O parecer do procurador do Tribunal de Contas da União (TCU) ao processo do Termo de Ajustamento de Conduta (TAC) da Telefônica proposto pela Anatel aponta inconsistências e indícios de irregularidades em quase todos os itens do contrato aprovado pelo Conselho Diretor da agência, porém abranda na questão defendida pela área técnica da corte, de responsabilizar os conselheiros por possíveis danos ao erário. "Como, até o momento, não foi assinado o referido TAC, tendo ocorrido, tão somente, sua aprovação, não há que se falar em afastamento da boa-fé dos conselheiros da Anatel que aprovaram o acordo", defende Sérgio Caribé.
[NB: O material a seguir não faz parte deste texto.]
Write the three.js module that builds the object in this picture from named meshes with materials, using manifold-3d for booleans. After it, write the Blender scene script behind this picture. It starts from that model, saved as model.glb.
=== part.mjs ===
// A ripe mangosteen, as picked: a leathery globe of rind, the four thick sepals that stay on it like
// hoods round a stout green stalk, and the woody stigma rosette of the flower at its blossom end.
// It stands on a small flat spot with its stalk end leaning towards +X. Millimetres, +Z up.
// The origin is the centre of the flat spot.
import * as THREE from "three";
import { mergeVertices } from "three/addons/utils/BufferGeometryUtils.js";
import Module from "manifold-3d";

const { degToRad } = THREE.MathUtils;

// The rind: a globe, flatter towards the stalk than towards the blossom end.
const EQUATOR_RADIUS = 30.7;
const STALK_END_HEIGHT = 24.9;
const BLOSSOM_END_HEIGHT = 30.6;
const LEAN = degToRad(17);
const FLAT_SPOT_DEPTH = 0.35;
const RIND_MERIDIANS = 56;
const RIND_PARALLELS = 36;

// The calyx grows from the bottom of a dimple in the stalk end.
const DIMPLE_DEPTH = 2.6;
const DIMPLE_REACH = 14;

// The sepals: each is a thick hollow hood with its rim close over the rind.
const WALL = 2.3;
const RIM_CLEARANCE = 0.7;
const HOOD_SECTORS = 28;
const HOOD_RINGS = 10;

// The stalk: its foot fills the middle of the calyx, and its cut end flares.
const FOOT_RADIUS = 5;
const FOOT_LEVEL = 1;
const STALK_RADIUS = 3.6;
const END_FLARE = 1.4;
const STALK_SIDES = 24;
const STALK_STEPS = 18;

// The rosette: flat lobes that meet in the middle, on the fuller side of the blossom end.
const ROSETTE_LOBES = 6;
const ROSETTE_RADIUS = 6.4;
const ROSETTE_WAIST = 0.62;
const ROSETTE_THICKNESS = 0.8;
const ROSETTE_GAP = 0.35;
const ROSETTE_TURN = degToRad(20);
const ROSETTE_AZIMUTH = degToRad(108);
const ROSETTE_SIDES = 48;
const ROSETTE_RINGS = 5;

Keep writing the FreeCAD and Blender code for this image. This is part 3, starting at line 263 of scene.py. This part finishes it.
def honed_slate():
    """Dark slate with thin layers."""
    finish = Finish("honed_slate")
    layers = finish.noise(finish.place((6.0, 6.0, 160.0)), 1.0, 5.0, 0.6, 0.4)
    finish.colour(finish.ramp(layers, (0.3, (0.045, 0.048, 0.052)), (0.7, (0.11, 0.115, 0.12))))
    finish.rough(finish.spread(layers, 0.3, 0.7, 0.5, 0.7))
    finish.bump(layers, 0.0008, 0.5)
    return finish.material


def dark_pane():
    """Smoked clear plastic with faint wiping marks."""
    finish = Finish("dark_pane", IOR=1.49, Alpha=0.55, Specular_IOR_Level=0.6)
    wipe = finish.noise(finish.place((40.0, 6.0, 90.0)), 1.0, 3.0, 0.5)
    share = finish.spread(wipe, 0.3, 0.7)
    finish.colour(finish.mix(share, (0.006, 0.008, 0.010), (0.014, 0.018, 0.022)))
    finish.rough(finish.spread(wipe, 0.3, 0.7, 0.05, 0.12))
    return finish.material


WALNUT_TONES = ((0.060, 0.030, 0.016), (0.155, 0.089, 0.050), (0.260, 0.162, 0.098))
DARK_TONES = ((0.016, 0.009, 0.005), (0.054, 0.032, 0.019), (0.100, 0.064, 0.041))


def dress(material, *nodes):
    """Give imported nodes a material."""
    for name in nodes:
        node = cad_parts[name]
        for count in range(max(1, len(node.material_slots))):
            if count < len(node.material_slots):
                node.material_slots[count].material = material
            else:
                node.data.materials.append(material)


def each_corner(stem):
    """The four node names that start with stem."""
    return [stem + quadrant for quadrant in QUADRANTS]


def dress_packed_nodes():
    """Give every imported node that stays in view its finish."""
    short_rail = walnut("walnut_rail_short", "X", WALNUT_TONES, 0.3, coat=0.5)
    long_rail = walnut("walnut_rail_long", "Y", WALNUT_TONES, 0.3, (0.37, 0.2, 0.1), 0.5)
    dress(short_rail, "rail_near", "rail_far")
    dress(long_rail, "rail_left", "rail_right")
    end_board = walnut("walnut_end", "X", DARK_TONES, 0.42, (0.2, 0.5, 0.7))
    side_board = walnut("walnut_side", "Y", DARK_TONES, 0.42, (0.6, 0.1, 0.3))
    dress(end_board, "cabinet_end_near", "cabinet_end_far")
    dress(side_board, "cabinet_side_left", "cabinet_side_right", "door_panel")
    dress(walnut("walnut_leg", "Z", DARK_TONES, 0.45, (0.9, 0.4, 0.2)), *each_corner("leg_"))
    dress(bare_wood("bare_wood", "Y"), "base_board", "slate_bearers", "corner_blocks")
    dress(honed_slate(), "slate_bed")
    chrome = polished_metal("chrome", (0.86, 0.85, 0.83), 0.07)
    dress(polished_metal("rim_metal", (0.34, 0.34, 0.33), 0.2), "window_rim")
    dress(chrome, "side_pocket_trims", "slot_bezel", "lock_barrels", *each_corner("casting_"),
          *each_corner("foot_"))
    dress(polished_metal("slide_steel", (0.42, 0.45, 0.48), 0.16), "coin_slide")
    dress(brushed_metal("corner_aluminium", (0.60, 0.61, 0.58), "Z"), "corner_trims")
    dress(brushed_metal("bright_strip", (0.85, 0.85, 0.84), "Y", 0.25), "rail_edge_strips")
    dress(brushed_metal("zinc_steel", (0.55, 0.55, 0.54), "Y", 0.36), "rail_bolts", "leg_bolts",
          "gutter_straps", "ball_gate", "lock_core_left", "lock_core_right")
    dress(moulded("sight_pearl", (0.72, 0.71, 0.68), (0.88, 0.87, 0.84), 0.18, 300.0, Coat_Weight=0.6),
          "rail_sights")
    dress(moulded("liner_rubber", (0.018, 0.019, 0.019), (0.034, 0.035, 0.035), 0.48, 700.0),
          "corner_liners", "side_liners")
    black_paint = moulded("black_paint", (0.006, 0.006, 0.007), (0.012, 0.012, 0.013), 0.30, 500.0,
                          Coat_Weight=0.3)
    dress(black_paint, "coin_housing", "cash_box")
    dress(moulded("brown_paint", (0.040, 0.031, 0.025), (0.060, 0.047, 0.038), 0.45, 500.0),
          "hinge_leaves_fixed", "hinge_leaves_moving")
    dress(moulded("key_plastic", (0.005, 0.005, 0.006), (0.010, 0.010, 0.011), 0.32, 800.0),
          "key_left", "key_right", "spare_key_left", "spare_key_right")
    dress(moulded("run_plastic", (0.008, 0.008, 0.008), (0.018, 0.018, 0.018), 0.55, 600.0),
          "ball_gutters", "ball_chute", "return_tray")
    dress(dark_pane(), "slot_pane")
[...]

Na prática, contudo, se o parecer for acolhido pelo plenário do TCU, o modelo de TACs da Anatel terá muita dificuldade de sobreviver, o que é uma péssima notícia para as operadoras, não só a Telefônica, mas sobretudo a Oi.
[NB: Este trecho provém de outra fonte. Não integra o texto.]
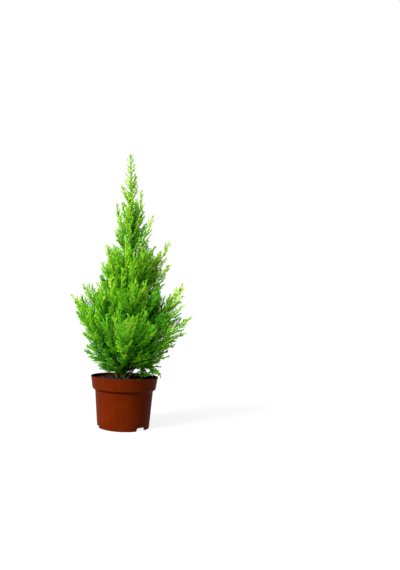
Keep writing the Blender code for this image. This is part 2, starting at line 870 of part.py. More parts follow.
def build():
    remove_all()
    wood, starts = plan_limbs()
    objects = build_pot() + build_compost() + build_wood(wood) + build_foliage(list(wood.values()), starts)
    whole = bpy.data.objects.new("potted_lemon_cypress", None)
    bpy.context.scene.collection.objects.link(whole)
    for obj in objects:
        obj.parent = whole


build()
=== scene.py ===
import json

import bmesh
import bpy
import numpy as np
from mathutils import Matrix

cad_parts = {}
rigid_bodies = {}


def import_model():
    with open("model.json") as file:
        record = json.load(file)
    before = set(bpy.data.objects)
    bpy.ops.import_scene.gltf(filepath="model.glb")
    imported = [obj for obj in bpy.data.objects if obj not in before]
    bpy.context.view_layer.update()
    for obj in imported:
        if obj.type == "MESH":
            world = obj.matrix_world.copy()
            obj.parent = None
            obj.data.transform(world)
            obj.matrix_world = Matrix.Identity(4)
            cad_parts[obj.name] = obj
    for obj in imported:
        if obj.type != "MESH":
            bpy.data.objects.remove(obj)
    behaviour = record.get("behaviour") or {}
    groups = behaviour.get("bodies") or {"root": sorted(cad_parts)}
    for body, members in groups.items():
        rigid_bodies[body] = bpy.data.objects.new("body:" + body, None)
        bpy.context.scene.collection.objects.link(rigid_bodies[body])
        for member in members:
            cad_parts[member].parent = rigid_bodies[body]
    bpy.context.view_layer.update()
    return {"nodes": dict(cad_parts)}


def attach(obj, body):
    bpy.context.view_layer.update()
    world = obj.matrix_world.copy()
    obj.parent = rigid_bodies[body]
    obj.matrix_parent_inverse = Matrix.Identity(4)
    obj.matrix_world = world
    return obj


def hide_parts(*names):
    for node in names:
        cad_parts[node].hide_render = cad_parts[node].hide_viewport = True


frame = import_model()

# A lemon cypress in a nursery pot. Metres, +Z up, the front towards -Y.
# Wood and foliage grow by one rule: a line with one bend carries shorter ones,
# which carry shorter ones again.

up = np.array([0.0, 0.0, 1.0])
goldenAngle = 137.5  # degrees from one shoot to the next round a stem


def unit(vectors):
    # each vector divided by its own length
    return vectors / np.linalg.norm(vectors, axis=-1, keepdims=True)


def outward(degrees):
    # cosine and sine of the azimuth, level
    a = np.radians(np.asarray(degrees, float))
    return np.stack([np.cos(a), np.sin(a), np.zeros_like(a)], axis=-1)


def pointsOn(curves, share):
    # start, bend and end, weighted (1-s)(1-s), 2s(1-s) and ss
    s = share[..., None]
    start, bend, end = curves[..., 0, :], curves[..., 1, :], curves[..., 2, :]
    return start * (1 - s) ** 2 + bend * 2 * s * (1 - s) + end * s * s


def headingsOn(curves, share):
    # the slope of the same line, made one long
    s = share[..., None]
    first, second = curves[..., 1, :] - curves[..., 0, :], curves[..., 2, :] - curves[..., 1, :]
    return unit(first * (1 - s) + second * s)


def lengthsOf(curves):
    # the sum of sixteen straight steps along each line
    steps = pointsOn(curves[:, None], np.linspace(0, 1, 17)[None].repeat(len(curves), 0))
    return np.linalg.norm(np.diff(steps, axis=1), axis=2).sum(1)


def acrossOf(headings):
    # level and square to a heading, or along X where the heading is nearly upright
    flat = np.cross(headings, up)
    steep = np.linalg.norm(flat, axis=-1, keepdims=True) < 0.1
    return unit(np.where(steep, np.array([1.0, 0.0, 0.0]), flat))


def awayFrom(headings, spin):
    # a direction square to the heading: across cos(spin) + (heading x across) sin(spin)
    across = acrossOf(headings)
    across = unit(across - headings * (across * headings).sum(-1, keepdims=True))
    a = np.radians(spin)[..., None]
    return across * np.cos(a) + np.cross(headings, across) * np.sin(a)


def blended(lattice, i, nextI, j, tx, ty):
    # the four corners of a cell, weighted by 3tt - 2ttt each way
    tx, ty = tx * tx * (3 - 2 * tx), ty * ty * (3 - 2 * ty)
    low = lattice[j, i] * (1 - tx) + lattice[j, nextI] * tx
    high = lattice[j + 1, i] * (1 - tx) + lattice[j + 1, nextI] * tx
    return low * (1 - ty) + high * ty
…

O procurador afirmou que "restou ausente a justificativa para realização, nesta fase processual, de audiência em face de possíveis irregularidades que teriam sido cometidas em razão de atos atinentes à aprovação do TAC com a Telefônica", aliviando as implicações para os conselheiros da agência. Entretanto, o mesmo raciocínio não foi aplicado ao relator do acordo, conselheiro Igor de Freitas, que, no seu entendimento, descumpriu disposição do regulamento do TAC (caput e § 2º do art. 9º), relacionada a não submissão do processo administrativo desse TAC à Comissão de Negociação e à procuradoria especializada da Anatel, após ter sido alterado em seu gabinete, substancialmente, o projeto de compromissos adicionais do acordo. Nesse caso, o parecer do TCU recomenda a realização da audiência. A Anatel e o conselheiro Igor de Freitas não comentam o parecer, mas este noticiário apurou que a resposta a este ponto será bastante objetiva: não existe previsão nem em regulamento nem regimental que os votos dos conselheiros retornem para área técnica.
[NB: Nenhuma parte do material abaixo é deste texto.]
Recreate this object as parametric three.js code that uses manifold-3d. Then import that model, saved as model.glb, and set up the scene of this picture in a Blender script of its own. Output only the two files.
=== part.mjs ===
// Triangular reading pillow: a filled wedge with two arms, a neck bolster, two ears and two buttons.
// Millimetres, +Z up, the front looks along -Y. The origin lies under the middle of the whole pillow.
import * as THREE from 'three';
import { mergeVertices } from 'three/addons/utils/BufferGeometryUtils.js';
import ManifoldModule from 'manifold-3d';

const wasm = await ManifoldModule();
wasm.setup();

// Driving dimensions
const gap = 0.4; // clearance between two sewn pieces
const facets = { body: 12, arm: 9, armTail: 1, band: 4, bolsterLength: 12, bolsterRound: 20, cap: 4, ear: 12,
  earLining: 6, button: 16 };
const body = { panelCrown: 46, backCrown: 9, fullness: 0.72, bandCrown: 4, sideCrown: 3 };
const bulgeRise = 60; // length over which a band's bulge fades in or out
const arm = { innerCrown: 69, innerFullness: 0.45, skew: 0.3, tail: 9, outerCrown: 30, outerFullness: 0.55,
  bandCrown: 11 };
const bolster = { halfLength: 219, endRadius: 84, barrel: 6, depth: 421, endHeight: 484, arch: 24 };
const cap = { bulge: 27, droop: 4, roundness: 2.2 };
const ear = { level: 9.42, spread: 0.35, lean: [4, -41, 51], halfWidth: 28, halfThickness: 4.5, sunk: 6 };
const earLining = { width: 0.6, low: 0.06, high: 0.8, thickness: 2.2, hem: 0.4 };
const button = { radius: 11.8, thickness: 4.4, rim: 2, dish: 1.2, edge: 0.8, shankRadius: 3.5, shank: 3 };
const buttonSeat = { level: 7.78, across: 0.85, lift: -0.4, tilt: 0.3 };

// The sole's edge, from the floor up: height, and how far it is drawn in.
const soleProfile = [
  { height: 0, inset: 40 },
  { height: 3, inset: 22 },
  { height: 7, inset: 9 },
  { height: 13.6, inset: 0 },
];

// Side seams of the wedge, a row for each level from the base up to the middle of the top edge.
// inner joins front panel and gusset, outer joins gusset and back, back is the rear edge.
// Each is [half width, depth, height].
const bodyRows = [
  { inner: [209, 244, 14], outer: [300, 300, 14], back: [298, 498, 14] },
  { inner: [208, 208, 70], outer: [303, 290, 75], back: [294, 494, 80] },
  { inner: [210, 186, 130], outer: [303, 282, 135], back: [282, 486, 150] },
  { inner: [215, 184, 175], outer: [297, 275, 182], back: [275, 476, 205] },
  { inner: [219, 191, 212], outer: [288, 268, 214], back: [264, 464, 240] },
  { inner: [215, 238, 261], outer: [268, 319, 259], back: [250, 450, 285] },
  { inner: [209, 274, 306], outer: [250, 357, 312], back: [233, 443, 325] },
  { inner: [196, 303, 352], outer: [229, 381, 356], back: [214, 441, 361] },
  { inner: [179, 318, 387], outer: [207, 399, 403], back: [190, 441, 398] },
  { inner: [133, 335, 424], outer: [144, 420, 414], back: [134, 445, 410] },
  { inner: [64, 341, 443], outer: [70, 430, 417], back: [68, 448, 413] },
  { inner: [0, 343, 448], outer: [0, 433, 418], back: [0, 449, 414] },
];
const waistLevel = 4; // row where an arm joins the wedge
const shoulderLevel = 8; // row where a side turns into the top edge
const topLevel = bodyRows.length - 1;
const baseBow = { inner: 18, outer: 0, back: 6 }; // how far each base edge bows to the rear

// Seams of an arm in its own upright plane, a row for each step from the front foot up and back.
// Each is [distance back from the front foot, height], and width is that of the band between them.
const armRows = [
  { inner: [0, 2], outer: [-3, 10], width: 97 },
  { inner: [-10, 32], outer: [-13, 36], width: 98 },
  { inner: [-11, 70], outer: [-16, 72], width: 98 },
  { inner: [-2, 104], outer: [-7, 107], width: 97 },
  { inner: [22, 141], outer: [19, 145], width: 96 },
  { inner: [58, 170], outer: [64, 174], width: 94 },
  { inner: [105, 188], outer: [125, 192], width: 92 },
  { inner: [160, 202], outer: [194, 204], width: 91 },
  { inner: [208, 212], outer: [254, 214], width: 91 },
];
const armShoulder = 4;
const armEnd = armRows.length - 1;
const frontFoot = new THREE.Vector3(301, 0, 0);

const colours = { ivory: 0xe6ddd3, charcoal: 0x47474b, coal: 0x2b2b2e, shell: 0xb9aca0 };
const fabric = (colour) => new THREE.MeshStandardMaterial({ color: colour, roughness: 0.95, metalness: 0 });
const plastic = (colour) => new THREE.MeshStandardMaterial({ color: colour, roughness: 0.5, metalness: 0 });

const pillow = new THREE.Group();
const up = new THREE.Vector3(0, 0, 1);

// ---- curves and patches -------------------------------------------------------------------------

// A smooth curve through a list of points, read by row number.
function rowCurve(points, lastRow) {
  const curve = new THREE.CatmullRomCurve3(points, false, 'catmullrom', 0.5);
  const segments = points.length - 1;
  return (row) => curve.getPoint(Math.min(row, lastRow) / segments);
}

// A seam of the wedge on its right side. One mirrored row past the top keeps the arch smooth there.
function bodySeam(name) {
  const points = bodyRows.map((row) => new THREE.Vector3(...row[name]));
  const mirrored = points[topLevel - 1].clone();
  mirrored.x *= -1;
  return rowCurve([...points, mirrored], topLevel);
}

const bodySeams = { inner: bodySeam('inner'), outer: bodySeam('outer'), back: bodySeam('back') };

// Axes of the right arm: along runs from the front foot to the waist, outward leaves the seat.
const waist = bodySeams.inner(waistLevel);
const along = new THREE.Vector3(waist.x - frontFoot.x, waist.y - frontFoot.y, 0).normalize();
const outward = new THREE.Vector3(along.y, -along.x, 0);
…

Caribé recomenda a edição de medida cautelar pelo ministro-relator do processo, Bruno Dantas, no sentido de que a Anatel se abstenha de assinar o TAC com a prestadora Telefônica, bem como quaisquer outros acordos dessa espécie cujos respectivos processos de TAC ainda estejam em trâmite na agência reguladora, até que este Tribunal se manifeste quanto ao mérito das questões tratadas na representação. A cautelar deve ser votada nesta quarta-feira, 27, na sessão ordinária do TCU.
Para sanar os indícios de irregularidades, o procurador recomendou a realização de oitiva da Anatel, para que a agência se manifeste sobre todas as dúvidas apontadas e recomendou também que a Telefônica seja ouvida. Mas recomendou a abertura de processo apartado para verificar o não atendimento de obrigações de editais pela Telefônica, que não tiveram as garantias executadas pela agência e que os processos foram incluídos no TAC. Caribé entende que esse tópico pode indicar o descumprimento da Lei de Licitações, com eventual prejuízo a interesses de terceiros (outros licitantes), sugerindo que a possível irregularidade atinente à troca de garantia de execução dos compromissos de abrangência por compromissos a serem inseridos no acordo com a operadora seja aprofundada.
A área técnica do TCU, em seu parecer, indicou um possível dano ao erário de pelo menos R$ 137,7 milhões, caracterizado pela diferença entre o primeiro cálculo de VPL de R$ 1,6 bilhão, baseado na ferramenta cedida à Anatel pelo MCTIC, e o segundo cálculo, de R$ 1, 4 bilhão efetivado internamente pela agência reguladora. Novo VPL foi calculado pela Anatel nesse ano, chegando a R$ 1,5 bilhão correspondentes aos compromissos adicionais.
Além da oitiva e da audiência do conselheiro-relator, o procurador sugere promover diligência junto à Anatel, para que informe ao Tribunal quais correções de condutas, incluindo metas-meio, e quais projetos de compromissos adicionais, constantes da versão do TAC aprovado em outubro de 2016, já foram implementados ou estão em implementação pela Telefônica. Devem informar ainda os respectivos valores e detalhamento do plano de negócios das localidades beneficiadas (áreas/bairros atendidos, tecnologia utilizada, equipamentos instalados, data de início das obras e da disponibilização do serviço ao usuário final, total de facilidades instaladas). A suspeita é de que a operadora tenha incluído projetos que já vinham sendo executados ou já estavam no planejamento pela prestadora, o que resultaria em prejuízo ao interesse público.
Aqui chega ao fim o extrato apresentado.